4.2.4 Check “company” ID 2nd highest frequency word:

  • Filter nodes with “Smith” in their ID text:
Show the code
nodes_smith <- mc3_nodes %>%
  filter(type=='Company') %>%
  select("id","country","type","product_services") %>%
  mutate(n_sons = str_count(id, "Smith")) %>%
  filter(n_sons>0) %>%
  distinct()
  • Filter edges by those ID we found and then Extract nodes
Show the code
edges_smith <- nodes_smith%>%
  select(id,country) %>%
  distinct() %>%
  left_join(mc3_edges,by=join_by(id==source),keep=TRUE,multiple="all") %>% 
  group_by(source,target,type) %>%
  summarise(weight=sum(weight)) %>%
  drop_na(weight) %>%
  ungroup()
Show the code
nodes_smith_extract <- rbind(edges_smith %>%
                           rename(id=source)%>%
                             mutate(group='company') %>% 
                             select(id,group)%>%
                             distinct(),
                         edges_smith %>%
                           rename(id=target) %>%
                           rename(group=type) %>%
                           select(id,group) %>%
                           distinct()) %>% 
  left_join(mc3_nodes%>%select("id"), 
             by = 'id', unmatched="drop", keep = FALSE, multiple= 'first')

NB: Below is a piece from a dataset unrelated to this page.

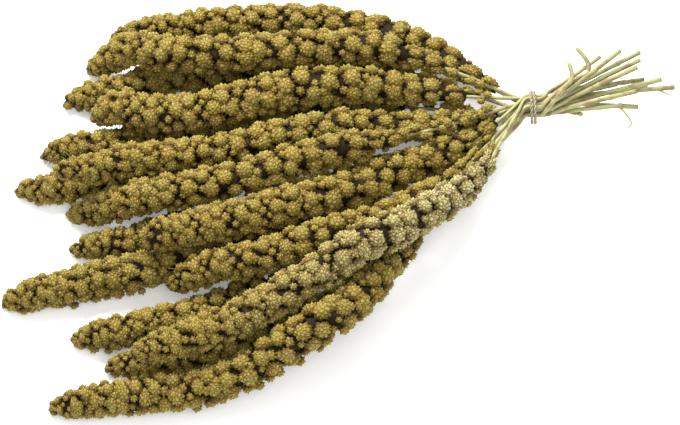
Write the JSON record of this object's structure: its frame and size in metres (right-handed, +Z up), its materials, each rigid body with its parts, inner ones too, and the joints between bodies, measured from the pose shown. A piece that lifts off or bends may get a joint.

  • Building network model
Show the code
visNetwork(nodes_smith_extract,edges_smith%>%
             rename(from=source)%>%
             rename(to=target)) %>%
  visIgraphLayout(layout = "layout_with_fr") %>%
  visEdges(smooth = list(enabled = TRUE, 
                         type = "curvedCW")) %>%
  visOptions(highlightNearest = TRUE,
             nodesIdSelection = TRUE) %>%
  visLegend() %>%
  visLayout(randomSeed = 123)
Notes:

Similar pattern with previous network with several central nodes which are connected with a set of beneficial owners and company contacts.